Why good organizations don’t guarantee success, and sub optimal organizations can still deliver….

In a previous post, I discussed the three basic organization structures for most companies, but I did not discuss how to change to a more optimal structure.  The bad news, is that the change is almost always more damaging than the improvement of a more optimal organization.

Almost every study on reorganization suggests that there is an efficiency loss for at least six month, and often well more than a year.  While you can evaluate how the transition is progressing relatively quickly, you cannot determine if the overall new structure is indeed superior to the former for more than a year.   Another note is that the reduced efficiency starts the moment that rumors of the change emerge and that the 6 month period needed for stabilization only starts when the org changes stop.  In far too many companies, managers hope to minimize the transition by announcing the plan well in advance.  They also hope to improve the results by making a “mid course correction”.  Both are hugely damaging since they extend the inefficiency window.

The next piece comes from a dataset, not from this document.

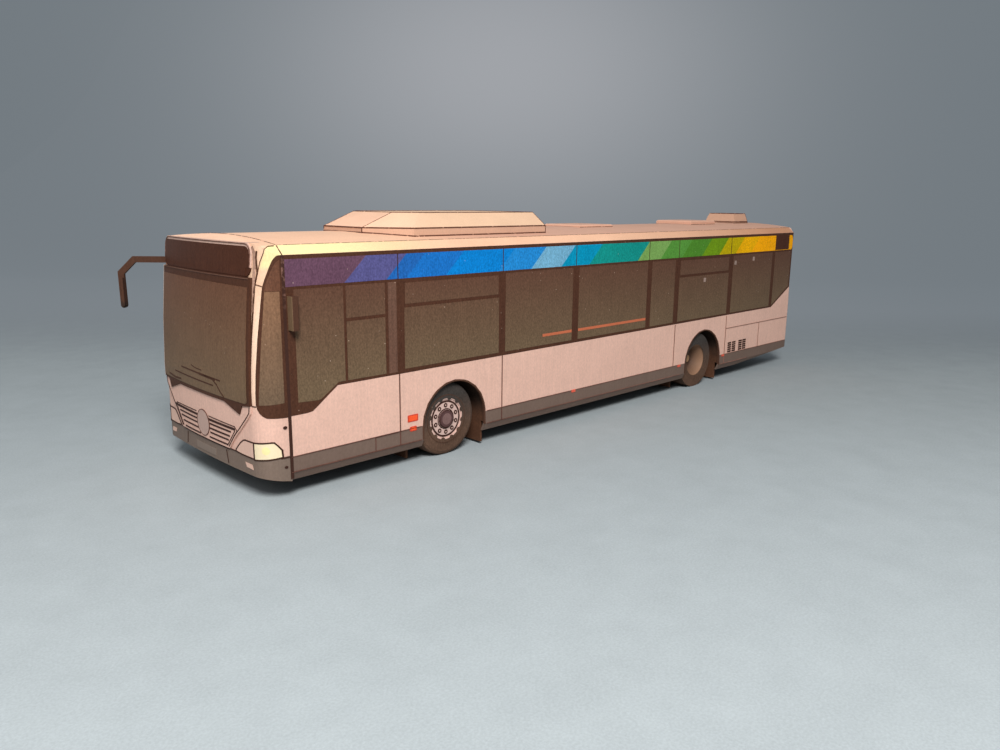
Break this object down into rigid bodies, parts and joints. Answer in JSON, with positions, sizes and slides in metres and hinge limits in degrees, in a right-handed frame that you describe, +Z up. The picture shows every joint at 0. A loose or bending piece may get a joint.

As a result, a reorganization is a major commitment for several years to come and managers need to take into consideration their ability to provide this critical settling period before they even open the discussion of change.

From my perspective I see far too many reorganizations in times of crisis rather than in times of success.  Reorganizations will be more successful at times of company success because it is more likely that individuals will see new opportunities and not just problems in their new roles and identities.  Reorganizations during times of decline usually have the result of dis-empowering the entire organization at the exact time you want them to show initiative, energy, and responsibility.  Consequently, I see reorganizing at a time of decline as an act of desperation and is appropriate only for managers incapable of effecting ordinary company change or managers facing imminent total collapse.  Managers, resist the temptation to “shake things up” and focus on good, old fashioned management and leadership in these times of crisis:  Remove the weakest or poorly matched team members, demonstrate mutual sacrifice, keep testing new initiatives (not just cost cutting) with clear and achievable success criteria.